Taking turns watching each other sleep, the other lying awake wondering if they should wake the other up and chit chat until they can fall asleep too.

That sounds terrible and romantic and just awful and just lovely.

Aside from time itself, sleep is one of the most valuable components to life.

The farting and crumbs and bed pile I could grow accustomed to- maybe -with occasional bursts of "what is wrong with you!"s.

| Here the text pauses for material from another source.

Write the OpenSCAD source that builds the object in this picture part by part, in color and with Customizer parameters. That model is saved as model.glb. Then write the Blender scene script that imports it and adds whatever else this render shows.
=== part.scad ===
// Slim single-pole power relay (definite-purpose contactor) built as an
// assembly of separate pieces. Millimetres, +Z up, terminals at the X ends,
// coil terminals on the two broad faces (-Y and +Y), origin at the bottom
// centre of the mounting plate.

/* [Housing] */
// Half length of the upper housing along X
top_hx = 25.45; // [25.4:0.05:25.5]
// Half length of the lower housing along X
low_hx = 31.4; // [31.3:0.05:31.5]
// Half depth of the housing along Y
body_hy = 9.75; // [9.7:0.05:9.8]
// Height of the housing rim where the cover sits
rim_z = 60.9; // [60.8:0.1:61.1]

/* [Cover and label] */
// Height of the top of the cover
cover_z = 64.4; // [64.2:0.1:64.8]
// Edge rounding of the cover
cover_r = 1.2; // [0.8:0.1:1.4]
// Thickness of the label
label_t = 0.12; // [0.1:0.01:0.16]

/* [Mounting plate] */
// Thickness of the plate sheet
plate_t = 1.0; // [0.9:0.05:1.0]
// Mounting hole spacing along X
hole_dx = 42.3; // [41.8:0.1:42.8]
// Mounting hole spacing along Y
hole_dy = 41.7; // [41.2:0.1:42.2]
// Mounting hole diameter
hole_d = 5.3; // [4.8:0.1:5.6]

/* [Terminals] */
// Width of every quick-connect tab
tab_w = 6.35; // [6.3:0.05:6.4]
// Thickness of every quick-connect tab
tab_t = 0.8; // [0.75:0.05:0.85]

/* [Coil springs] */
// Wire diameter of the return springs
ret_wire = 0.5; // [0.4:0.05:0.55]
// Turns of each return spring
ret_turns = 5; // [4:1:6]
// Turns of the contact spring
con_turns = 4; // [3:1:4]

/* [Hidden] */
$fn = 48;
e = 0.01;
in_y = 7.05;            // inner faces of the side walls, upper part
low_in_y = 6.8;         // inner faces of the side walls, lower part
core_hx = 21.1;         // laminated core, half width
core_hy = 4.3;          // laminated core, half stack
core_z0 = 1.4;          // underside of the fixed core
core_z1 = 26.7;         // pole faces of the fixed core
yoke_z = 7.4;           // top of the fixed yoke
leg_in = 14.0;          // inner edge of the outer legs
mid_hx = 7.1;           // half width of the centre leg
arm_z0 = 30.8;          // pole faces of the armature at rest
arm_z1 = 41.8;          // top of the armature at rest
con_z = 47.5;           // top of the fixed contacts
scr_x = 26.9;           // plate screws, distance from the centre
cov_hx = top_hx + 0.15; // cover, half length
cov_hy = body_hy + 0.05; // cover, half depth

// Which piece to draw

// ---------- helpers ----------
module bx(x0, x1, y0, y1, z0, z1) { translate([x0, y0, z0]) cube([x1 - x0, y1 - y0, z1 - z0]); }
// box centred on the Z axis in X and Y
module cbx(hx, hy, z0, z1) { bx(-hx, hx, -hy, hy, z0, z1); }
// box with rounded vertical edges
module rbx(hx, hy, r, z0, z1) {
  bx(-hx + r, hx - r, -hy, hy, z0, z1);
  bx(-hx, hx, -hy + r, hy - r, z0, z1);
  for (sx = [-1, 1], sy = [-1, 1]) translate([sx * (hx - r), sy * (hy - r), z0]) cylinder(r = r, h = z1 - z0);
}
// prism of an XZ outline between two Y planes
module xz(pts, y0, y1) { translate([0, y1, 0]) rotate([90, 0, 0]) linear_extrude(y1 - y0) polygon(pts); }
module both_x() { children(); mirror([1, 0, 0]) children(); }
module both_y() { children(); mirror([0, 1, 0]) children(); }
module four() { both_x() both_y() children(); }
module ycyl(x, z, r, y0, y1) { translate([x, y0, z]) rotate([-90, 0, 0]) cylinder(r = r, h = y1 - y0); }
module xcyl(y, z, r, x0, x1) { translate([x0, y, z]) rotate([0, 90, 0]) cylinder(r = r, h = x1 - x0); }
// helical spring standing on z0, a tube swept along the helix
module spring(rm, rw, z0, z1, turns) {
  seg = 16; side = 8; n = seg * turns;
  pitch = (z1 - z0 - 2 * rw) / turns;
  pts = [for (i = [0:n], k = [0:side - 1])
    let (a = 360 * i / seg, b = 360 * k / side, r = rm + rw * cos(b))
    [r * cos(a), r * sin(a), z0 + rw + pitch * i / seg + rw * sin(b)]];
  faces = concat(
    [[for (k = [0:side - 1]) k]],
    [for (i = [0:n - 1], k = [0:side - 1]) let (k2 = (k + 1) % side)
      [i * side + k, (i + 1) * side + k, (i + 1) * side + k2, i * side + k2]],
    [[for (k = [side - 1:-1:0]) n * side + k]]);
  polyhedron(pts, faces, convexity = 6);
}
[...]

The sleeping I don't think I would ever get used to.


8/10/15

Assimilation

It is a good thing.  If I ask you about something I may be trying to learn how to talk about or use your way or style to help me define my own.  With respect to citizenry and excellence and capturing the ability to pass on and spread worthwhile attributes.  Through assimilation I can help myself at a much faster rate than rote learning.  It is envy only because I cannot snap my fingers and erase every other human being on this planet.  Call it envy if that helps you sleep at night [it isn't].  Assimilation also lets me acquire skills and abilities that are already spread and common knowledge, abilities and behaviors necessary and very valuable in the advancement of coexistence.  If I am mimicking you it is because repetition assists in memorization and modification.

8/4/15

That Instant

you get your pillows out of the dryer and, while they smell great, they are all now shaped like giant freezer bag chicken nuggets.

8/2/15

That Instant

you learn that it is possible to paint glass shards into the fabric of your jeans if you do not use mineral spirits correctly.

Dear (_____)

Dear Karen,

I have been seeing another woman.  Aja is pretty great.  Kinda like Janis, without the baggage.   I know we went over the protocol for these sorts of things and I should have said something sooner because we cannot play well together, a one ride kind of gal and, frankly, there's no rejoinder to it.  I hope we can ... what am I saying, I've already packed my bags to come home.  I'll see you in a few days.You know I am fooling no one.